Accessing same global memory address within warps

Hi all,
right now i am implementing particle in cell codes for cuda gpus. So i have millions of particles and a much lower count of grid cells. The particles are sorted corresponding to their position in the grid. When i move these particles i have to apply the corresponding forces from the grid cells, which means that several threads need to access the same memory address to get these force values.So what i would like to know is: Are these memory accesses coalesced or not? I would say no because it is not accessing consecutive memory addresses but only one. So if it is not coalesced is there a way to avoid uncoalesced memory accesses? I have a really hard time to figure this out so any help is appreciated.
Philipp

Memory accesses from separate warps (i.e. from threads not in the same warp) are never coalesced. Memory accesses from the same warp but emanating from different instructions in the instruction stream are never coalesced. However in each case you may still get some benefit from the cache, compared to going to global memory for all accesses.
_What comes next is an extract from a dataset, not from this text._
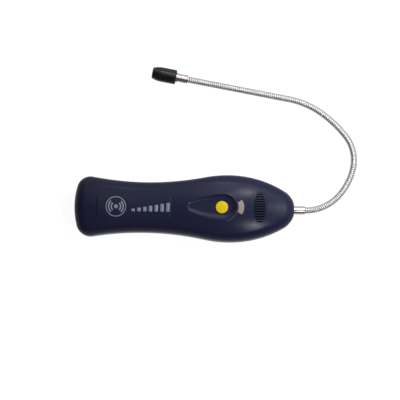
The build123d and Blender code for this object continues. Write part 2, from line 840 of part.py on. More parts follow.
def is_round(edge, diameter):
    """Tell whether an edge is a circle of the given diameter."""
    return edge.geom_type == GeomType.CIRCLE and abs(edge.radius - diameter / 2) < SAME


def cell(tip, direction, y):
    """Return one cell whose positive nub touches x = tip and faces the direction."""
    nub_face = Plane(origin=(tip, y, cell_z), z_dir=(-direction, 0, 0))
    with BuildPart() as body:
        with BuildSketch(nub_face) as nub:
            Circle(NUB_D / 2)
        extrude(nub.sketch, amount=CELL_LENGTH)
        with BuildSketch(nub_face.offset(NUB_LENGTH)) as can:
            Circle(CELL_D / 2)
        extrude(can.sketch, amount=CELL_LENGTH - NUB_LENGTH)
        fillet(body.edges().filter_by(lambda edge: is_round(edge, CELL_D)), CELL_EDGE_R)
    return body.part


# Four cells in two rows that face opposite ways
cell_tips = (
    (plate_front - PLATE, 1, row_y),
    (plate_front - PLATE - CELL_LENGTH, 1, row_y),
    (plate_back + PLATE, -1, -row_y),
    (plate_back + PLATE + CELL_LENGTH, -1, -row_y),
)
for number, (tip_x, direction, y) in enumerate(cell_tips, start=1):
    with BuildPart() as aa_cell:
        add(cell(tip_x, direction, y))
    aa_cell.part.label = f"cell_{number}"
    export_step(aa_cell.part, f"parts/cell_{number}.step")

# Contact springs behind each row's negative end
spring_starts = ((plate_back + PLATE, row_y), (plate_front - PLATE - SPRING_LENGTH, -row_y))
with BuildPart() as contact_springs:
    coil_height = SPRING_LENGTH - SPRING_WIRE
    for x, y in spring_starts:
        with BuildLine() as coil:
            Helix(
                pitch=coil_height / SPRING_TURNS,
                height=coil_height,
                radius=(SPRING_D - SPRING_WIRE) / 2,
                center=(x + SPRING_WIRE / 2, y, cell_z),
                direction=(1, 0, 0),
            )
        with BuildSketch(Plane(origin=coil.line @ 0, z_dir=coil.line % 0)) as wire:
            Circle(SPRING_WIRE / 2)
        sweep(wire.sketch, path=coil.line)
contact_springs.part.label = "contact_springs"
export_step(contact_springs.part, "parts/contact_springs.step")

# Leads from the front plates to the battery connector
with BuildPart() as battery_leads:
    for side in (1, -1):
        with BuildSketch(
            Plane(origin=(plate_front, side * LEAD_Y, lead_z), z_dir=(1, 0, 0))
        ) as lead:
            Circle(LEAD_D / 2)
        extrude(lead.sketch, amount=BATTERY_CONNECTOR_X - plate_front)
battery_leads.part.label = "battery_leads"
export_step(battery_leads.part, "parts/battery_leads.step")

# Base ferrule: cup for the neck outside the nose, threaded shank inside it
with BuildPart() as neck_base_ferrule:
    nose_rod(NOSE_FLAT_X, FERRULE_END_X, FERRULE_D)
    chamfer(neck_base_ferrule.edges().sort_by(Axis.X)[-1], FERRULE_EDGE)
    nose_rod(SHANK_BACK_X, NOSE_FLAT_X, SHANK_D)
    nose_rod(SHANK_BACK_X, FERRULE_END_X, FERRULE_BORE, Mode.SUBTRACT)
    nose_rod(
        FERRULE_END_X - NECK_SEAT - NECK_SEAT_GAP,
        FERRULE_END_X,
        NECK_D + 2 * NECK_SEAT_GAP,
        Mode.SUBTRACT,
    )
neck_base_ferrule.part.label = "neck_base_ferrule"
export_step(neck_base_ferrule.part, "parts/neck_base_ferrule.step")

with BuildPart() as neck_washer:
    nose_rod(COLLAR_BACK_X - WASHER, COLLAR_BACK_X, WASHER_D)
    nose_rod(
        COLLAR_BACK_X - WASHER,
        COLLAR_BACK_X,
        SHANK_D + 2 * SHANK_GAP,
        Mode.SUBTRACT,
    )
neck_washer.part.label = "neck_washer"
export_step(neck_washer.part, "parts/neck_washer.step")

with BuildPart() as neck_lock_nut:
    with BuildSketch(nose_plane(COLLAR_BACK_X - WASHER - NUT)):
        RegularPolygon(NUT_FLATS / 2, 6, major_radius=False)
        Circle(SHANK_D / 2 + SHANK_GAP, mode=Mode.SUBTRACT)
    extrude(amount=NUT)
neck_lock_nut.part.label = "neck_lock_nut"
export_step(neck_lock_nut.part, "parts/neck_lock_nut.step")


def advance(frame, turn, length):
    """Return the place and heading in degrees after an arc of the neck."""
    x, y, heading = frame
    half = radians(turn) / 2
    chord = length * sin(half) / half if turn else length
    direction = radians(heading) + half
    return (x + chord * cos(direction), y + chord * sin(direction), heading + turn)


def cross_plane(frame):
    """Return the plane across the neck at a frame."""
    x, y, heading = frame
    ahead = (cos(radians(heading)), sin(radians(heading)), 0)
    aside = (-ahead[1], ahead[0], 0)
    return Plane(origin=(x, y, NECK_Z), x_dir=aside, z_dir=ahead)


def neck_run(frame, turn, length, diameter, mode=Mode.ADD):
    """Add or cut a round rod along an arc of the neck that starts at a frame."""
    with BuildSketch(cross_plane(frame)) as ring:
        Circle(diameter / 2)
    if turn:
        x, y, heading = frame
        radius = length / radians(turn)
        center = (
            x - radius * sin(radians(heading)),
            y + radius * cos(radians(heading)),
            NECK_Z,
        )
        revolve(ring.sketch, Axis(center, (0, 0, 1)), revolution_arc=turn, mode=mode)
    else:
        extrude(ring.sketch, amount=length, mode=mode)


def neck_tube(frame, runs, diameter, mode=Mode.ADD):
    """Add or cut one round rod along runs that follow one another, as (turn, length)."""
    with BuildLine() as path:
        place = frame
        for turn, length in runs:
            middle = advance(place, turn / 2, length / 2)
            end = advance(place, turn, length)
            points = [(x, y, NECK_Z) for x, y, heading in (place, middle, end)]
            if turn:
                ThreePointArc(*points)
            else:
                Line(points[0], points[-1])
            place = end
    with BuildSketch(cross_plane(frame)) as ring:
        Circle(diameter / 2)
    sweep(ring.sketch, path=path.line, mode=mode)


neck_frames = [(FERRULE_END_X, 0.0, 0.0)]
for turn in NECK_TURNS:
    neck_frames.append(advance(neck_frames[-1], turn, NECK_SECTION))
tip_frame = neck_frames[-1]


def neck_section(index):
    """Return one section of the neck, with a socket and a ball where it has them."""
    start = neck_frames[index]
    end = neck_frames[index + 1]
    turn = NECK_TURNS[index]
    first = index == 0
    last = index == len(NECK_TURNS) - 1
    front_rim = 0 if first else RIM
    end_rim = 0 if last else RIM
    rate = turn / NECK_SECTION
    tube_length = NECK_SECTION - front_rim - end_rim
    tube_start = advance(start, rate * front_rim, front_rim)
    seat_start = advance(start, 0, -NECK_SEAT)
    with BuildPart() as section:
        if first:
            seat_and_arc = [(0, NECK_SEAT), (rate * tube_length, tube_length)]
            neck_tube(seat_start, seat_and_arc, NECK_D)
        else:
            neck_run(tube_start, rate * tube_length, tube_length, NECK_D)
            with Locations(cross_plane(start)):
                Sphere(BALL_R + BALL_GAP, mode=Mode.SUBTRACT)
        if last:
            neck_run(end, 0, NECK_SEAT, NECK_D)
        else:
            with Locations(cross_plane(end)):
                Sphere(BALL_R)
            split(bisect_by=cross_plane(end).offset(BALL_REACH), keep=Keep.BOTTOM)
            with BuildSketch(cross_plane(end)) as mouth:
                Circle(NECK_BORE / 2)
            extrude(mouth.sketch, amount=BALL_REACH, taper=-BALL_FLARE, mode=Mode.SUBTRACT)
        bore_runs = [(0, NECK_SEAT), (turn, NECK_SECTION), (0, NECK_SEAT)]
        neck_tube(seat_start, bore_runs, NECK_BORE, Mode.SUBTRACT)
    return section.part


for index in range(len(NECK_TURNS)):
    with BuildPart() as section:
        add(neck_section(index))
    section.part.label = f"neck_section_{index + 1}"
    export_step(section.part, f"parts/neck_section_{index + 1}.step")


def tip_rod(near, far, diameter, mode=Mode.ADD):
    """Add or cut a round rod on the tip's axis, between two distances along it."""
    neck_run(advance(tip_frame, 0, near), 0, far - near, diameter, mode)


flange_face = TIP_FERRULE + TIP_FLANGE
stub_end = flange_face + TIP_STUB
holder_start = flange_face + TIP_GAP
holder_end = holder_start + HOLDER
sensor_start = holder_end + TIP_GAP / 2
base_end = sensor_start + SENSOR_BASE
sensor_end = sensor_start + SENSOR
pin_turns = (45, 135, 225, 315)

# Tip ferrule: cup for the neck, flange behind the hood, stub for the holder
with BuildPart() as neck_tip_ferrule:
    tip_rod(0, TIP_FERRULE, FERRULE_D)
    tip_rod(TIP_FERRULE, flange_face, TIP_FLANGE_D)
    tip_rod(flange_face, stub_end, TIP_STUB_D)
    tip_rod(0, stub_end, FERRULE_BORE, Mode.SUBTRACT)
    tip_rod(0, NECK_SEAT + NECK_SEAT_GAP, NECK_D + 2 * NECK_SEAT_GAP, Mode.SUBTRACT)
neck_tip_ferrule.part.label = "neck_tip_ferrule"
export_step(neck_tip_ferrule.part, "parts/neck_tip_ferrule.step")


def tip_pins(near, far, diameter, mode=Mode.ADD):
    """Add or cut the ring of sensor pins between two distances along the tip."""
    with BuildSketch(cross_plane(advance(tip_frame, 0, near))) as pins:
        with PolarLocations(PIN_RING / 2, len(pin_turns), start_angle=pin_turns[0]):
            Circle(diameter / 2)
    extrude(pins.sketch, amount=far - near, mode=mode)


# Sensor holder: socket on the ferrule's stub, with holes for the sensor's pins
with BuildPart() as sensor_holder:
    tip_rod(holder_start, holder_end, HOLDER_D)
    tip_rod(holder_start, stub_end + TIP_GAP, TIP_STUB_D + TIP_GAP, Mode.SUBTRACT)
    tip_rod(stub_end, holder_end - HOLDER_WEB, HOLDER_CAVITY_D, Mode.SUBTRACT)
    tip_pins(stub_end, holder_end, PIN_D + 2 * PIN_GAP, Mode.SUBTRACT)
sensor_holder.part.label = "sensor_holder"
export_step(sensor_holder.part, "parts/sensor_holder.step")

# Sensor: metal can on a base, with a sunk face and four pins
with BuildPart() as sensor:
    tip_rod(sensor_start, base_end, SENSOR_BASE_D)
    tip_rod(base_end, sensor_end, SENSOR_D)
    tip_rod(sensor_end - SENSOR_FACE, sensor_end, SENSOR_FACE_D, Mode.SUBTRACT)
    tip_pins(sensor_start - PIN_LENGTH, sensor_start, PIN_D)
sensor.part.label = "sensor"
export_step(sensor.part, "parts/sensor.step")

# Hood: cylinder that draws in to a blunt nose, with a mouth for the gas
with BuildPart() as sensor_hood:
    hood_start = advance(tip_frame, 0, flange_face + HOOD_START)
    across = cross_plane(hood_start)
    bore_r = HOLDER_D / 2 + HOOD_BORE_GAP
    with BuildSketch(Plane(origin=across.origin, x_dir=across.z_dir, z_dir=(0, 0, 1))):
        with BuildLine():
            Polyline(
                (HOOD_STRAIGHT, HOOD_D / 2),
                (HOOD_EDGE, HOOD_D / 2),
                (0, HOOD_D / 2 - HOOD_EDGE),
                (0, bore_r),
                (HOOD_BORE, bore_r),
                (HOOD_BORE, HOOD_MOUTH_D / 2),
                (HOOD, HOOD_MOUTH_D / 2),
                (HOOD, HOOD_TIP_D / 2),
            )
            TangentArc(
                (HOOD_STRAIGHT, HOOD_D / 2), (HOOD, HOOD_TIP_D / 2), tangent=(1, 0)
            )
        make_face()
    revolve(axis=Axis(across.origin, across.z_dir))
    fillet(sensor_hood.edges().filter_by(lambda edge: is_round(edge, HOOD_TIP_D)), HOOD_EDGE)
sensor_hood.part.label = "sensor_hood"
export_step(sensor_hood.part, "parts/sensor_hood.step")

# Sensor cable: from the board's connector through the neck to the sensor's pins
with BuildPart() as sensor_cable:
    neck_run((SENSOR_CONNECTOR_X, 0, 0), 0, FERRULE_END_X - SENSOR_CONNECTOR_X, CABLE_D)
    for frame, turn in zip(neck_frames, NECK_TURNS):
        neck_run(frame, turn, NECK_SECTION, CABLE_D)
    tip_rod(0, CABLE_END, CABLE_D)
sensor_cable.part.label = "sensor_cable"
export_step(sensor_cable.part, "parts/sensor_cable.step")
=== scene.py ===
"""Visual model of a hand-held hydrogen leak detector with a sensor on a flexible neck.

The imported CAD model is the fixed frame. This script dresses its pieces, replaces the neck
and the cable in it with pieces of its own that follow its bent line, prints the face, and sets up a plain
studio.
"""

from __future__ import annotations

import json
import logging
import math
from collections.abc import Iterable
from dataclasses import dataclass
from enum import Enum

import bmesh
import bpy
from mathutils import Matrix, Vector
from mathutils.bvhtree import BVHTree

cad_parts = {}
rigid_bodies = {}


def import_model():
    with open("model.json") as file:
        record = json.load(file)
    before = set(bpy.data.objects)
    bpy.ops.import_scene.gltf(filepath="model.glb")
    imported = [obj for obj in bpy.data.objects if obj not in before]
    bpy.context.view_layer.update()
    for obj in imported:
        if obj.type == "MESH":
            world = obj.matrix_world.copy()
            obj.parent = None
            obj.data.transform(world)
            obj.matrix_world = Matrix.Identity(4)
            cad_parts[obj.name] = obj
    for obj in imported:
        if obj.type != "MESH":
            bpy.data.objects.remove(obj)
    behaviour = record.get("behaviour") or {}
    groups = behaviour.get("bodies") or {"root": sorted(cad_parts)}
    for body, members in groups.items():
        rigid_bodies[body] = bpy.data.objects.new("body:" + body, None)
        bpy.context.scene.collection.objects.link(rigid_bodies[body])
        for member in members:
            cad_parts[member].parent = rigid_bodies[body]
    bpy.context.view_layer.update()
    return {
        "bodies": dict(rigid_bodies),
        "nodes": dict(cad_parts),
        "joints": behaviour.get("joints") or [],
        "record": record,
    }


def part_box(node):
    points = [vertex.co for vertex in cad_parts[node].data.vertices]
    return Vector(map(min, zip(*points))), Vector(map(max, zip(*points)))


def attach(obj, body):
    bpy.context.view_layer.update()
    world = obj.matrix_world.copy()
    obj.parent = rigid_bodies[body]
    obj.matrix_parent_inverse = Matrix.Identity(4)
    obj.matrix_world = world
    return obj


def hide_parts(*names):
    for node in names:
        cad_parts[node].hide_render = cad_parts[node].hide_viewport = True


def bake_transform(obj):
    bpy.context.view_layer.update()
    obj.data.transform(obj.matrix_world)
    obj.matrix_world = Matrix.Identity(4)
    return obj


LOG = logging.getLogger("leak_detector")
MM = 0.001
Colour = tuple[float, float, float, float]


def srgb(red: float, green: float, blue: float) -> Colour:
    """Turn a display colour into the linear values that shaders take.

    Args:
        red: Red, 0 to 255.
        green: Green, 0 to 255.
        blue: Blue, 0 to 255.

    Returns:
        Linear red, green and blue, with an alpha of 1.
    """

    def linear(value: float) -> float:
        """Undo the display curve of one channel."""
        share = value / 255
        return share / 12.92 if share <= 0.04045 else ((share + 0.055) / 1.055) ** 2.4

    return linear(red), linear(green), linear(blue), 1.0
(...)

If threads in the same warp access (read) the same location in the same instruction/clock cycle, the memory subsystem will use a “broadcast” mechanism so that only one read of that location is required, and all threads using that data will receive it in the same transaction. This will not result in additional transactions to service the request from multiple threads in this scenario.

coalescing is a “grouping” process (look up the english definition of the word “coalesce”) that the memory subsystem uses to group locations together that are close enough to each other so that they can be serviced in a single transaction. Rather than using coalesce for requests to the same location from the same warp in the same instruction/issue cycle, I believe it is clearer to use the word “broadcast” since that is how the programming guide describes it. There is only one read transaction in that case, and the results of the read transaction are “broadcast” to any threads that requested it.
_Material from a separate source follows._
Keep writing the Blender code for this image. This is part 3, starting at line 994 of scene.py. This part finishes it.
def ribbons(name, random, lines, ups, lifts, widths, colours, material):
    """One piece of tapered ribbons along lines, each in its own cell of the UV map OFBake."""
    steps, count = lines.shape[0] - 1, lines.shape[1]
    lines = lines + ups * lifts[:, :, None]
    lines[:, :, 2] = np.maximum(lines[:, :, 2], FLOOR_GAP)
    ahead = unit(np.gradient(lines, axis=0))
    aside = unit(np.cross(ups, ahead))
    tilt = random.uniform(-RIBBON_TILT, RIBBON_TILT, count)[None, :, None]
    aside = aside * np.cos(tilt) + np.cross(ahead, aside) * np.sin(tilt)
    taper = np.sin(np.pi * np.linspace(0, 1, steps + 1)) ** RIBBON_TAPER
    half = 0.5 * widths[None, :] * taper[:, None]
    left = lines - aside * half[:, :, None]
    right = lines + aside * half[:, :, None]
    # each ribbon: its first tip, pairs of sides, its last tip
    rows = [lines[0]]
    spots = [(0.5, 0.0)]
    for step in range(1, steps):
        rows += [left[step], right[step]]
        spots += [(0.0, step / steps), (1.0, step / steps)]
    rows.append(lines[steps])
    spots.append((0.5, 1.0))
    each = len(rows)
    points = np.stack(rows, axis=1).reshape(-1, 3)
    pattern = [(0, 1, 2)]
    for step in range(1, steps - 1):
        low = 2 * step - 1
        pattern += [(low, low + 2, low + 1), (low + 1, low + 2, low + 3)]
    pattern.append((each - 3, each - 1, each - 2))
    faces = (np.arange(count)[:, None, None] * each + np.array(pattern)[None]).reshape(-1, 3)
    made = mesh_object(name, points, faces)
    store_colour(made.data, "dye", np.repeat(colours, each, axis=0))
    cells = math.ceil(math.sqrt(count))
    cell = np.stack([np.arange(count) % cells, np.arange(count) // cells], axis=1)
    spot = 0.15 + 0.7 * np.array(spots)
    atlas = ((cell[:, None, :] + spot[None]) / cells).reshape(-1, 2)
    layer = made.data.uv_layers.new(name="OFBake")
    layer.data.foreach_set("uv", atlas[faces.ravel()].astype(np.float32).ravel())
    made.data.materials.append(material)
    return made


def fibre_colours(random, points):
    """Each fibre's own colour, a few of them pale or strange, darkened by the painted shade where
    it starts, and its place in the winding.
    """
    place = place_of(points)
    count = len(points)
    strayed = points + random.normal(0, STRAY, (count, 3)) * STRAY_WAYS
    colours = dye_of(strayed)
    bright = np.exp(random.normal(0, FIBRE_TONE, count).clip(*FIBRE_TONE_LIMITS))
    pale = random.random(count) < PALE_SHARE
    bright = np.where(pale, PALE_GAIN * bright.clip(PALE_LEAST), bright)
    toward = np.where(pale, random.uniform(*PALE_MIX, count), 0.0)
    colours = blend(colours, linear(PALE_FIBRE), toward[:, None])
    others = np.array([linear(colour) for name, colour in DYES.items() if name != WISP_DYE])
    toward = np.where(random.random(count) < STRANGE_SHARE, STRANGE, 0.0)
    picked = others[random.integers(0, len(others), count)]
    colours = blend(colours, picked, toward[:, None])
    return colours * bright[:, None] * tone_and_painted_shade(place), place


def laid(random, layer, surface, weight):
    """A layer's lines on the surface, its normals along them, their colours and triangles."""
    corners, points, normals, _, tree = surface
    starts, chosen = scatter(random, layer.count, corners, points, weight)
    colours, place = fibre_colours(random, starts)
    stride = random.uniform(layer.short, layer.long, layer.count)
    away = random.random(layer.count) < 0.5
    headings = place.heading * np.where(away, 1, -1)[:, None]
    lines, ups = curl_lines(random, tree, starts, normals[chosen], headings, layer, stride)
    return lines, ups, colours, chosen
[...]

This assumes relatively current hardware, e.g. cc 3.0 or newer. Broadcast rules were different for very ancient CUDA devices, e.g. cc1.x

If a warp accesses the same addresses several times, then the memory instruction is coalesced. Internally, NVIDIA GPUs only support gather instructions, which on newer GPUs are implemented like:

while (not all threads in warp are served)
     request cache line l of first thread, which is not served yet;
     for each thread t in warp
          if (t is not served yet && requested address of t is in l)
               serve t with l;

Note that gather instructions are implemented the same way on modern CPUs, if one replaces the misleading cuda lingo (thread, warp) with the common CPU lingo (SIMD lane, thread). However, the outer while loop may require some sort of replays on older GPUs (Fermi) and CPUs (Knights landing), while on newer GPUs and CPUs the loop is completely handled by the load store units.

The L1 cache starting with Fermi can handle multiple threads accessing the same address (on a load or store) without serializing. In order to optimize memory performance have all threads access as few 32 byte sectors as possible. Consecutive memory addresses is not a requirement for efficient memory accesses.

https://docs.nvidia.com/cuda/cuda-c-programming-guide/index.html#global-memory-3-0

[i]Each memory request is then broken down into cache line requests that are issued independently. A cache line request is serviced at the throughput of L1 or L2 cache in case of a cache hit, or at the throughput of device memory, otherwise.

Note that threads can access any words in any order, including the same words.[/i]

For Kepler Architecture review http://on-demand.gputechconf.com/gtc/2012/presentations/S0514-GTC2012-GPU-Performance-Analysis.pdf starting at Slide 27.

The L1 cache in Maxwell - Turing are more forgiving than Kepler. There is significantly smaller penalty for accessing sectors outside of a 128 byte cache line.

The CUDA profilers can help identify bad memory access patterns at an instruction level.

Thx for the fast answers. They really cleared things up.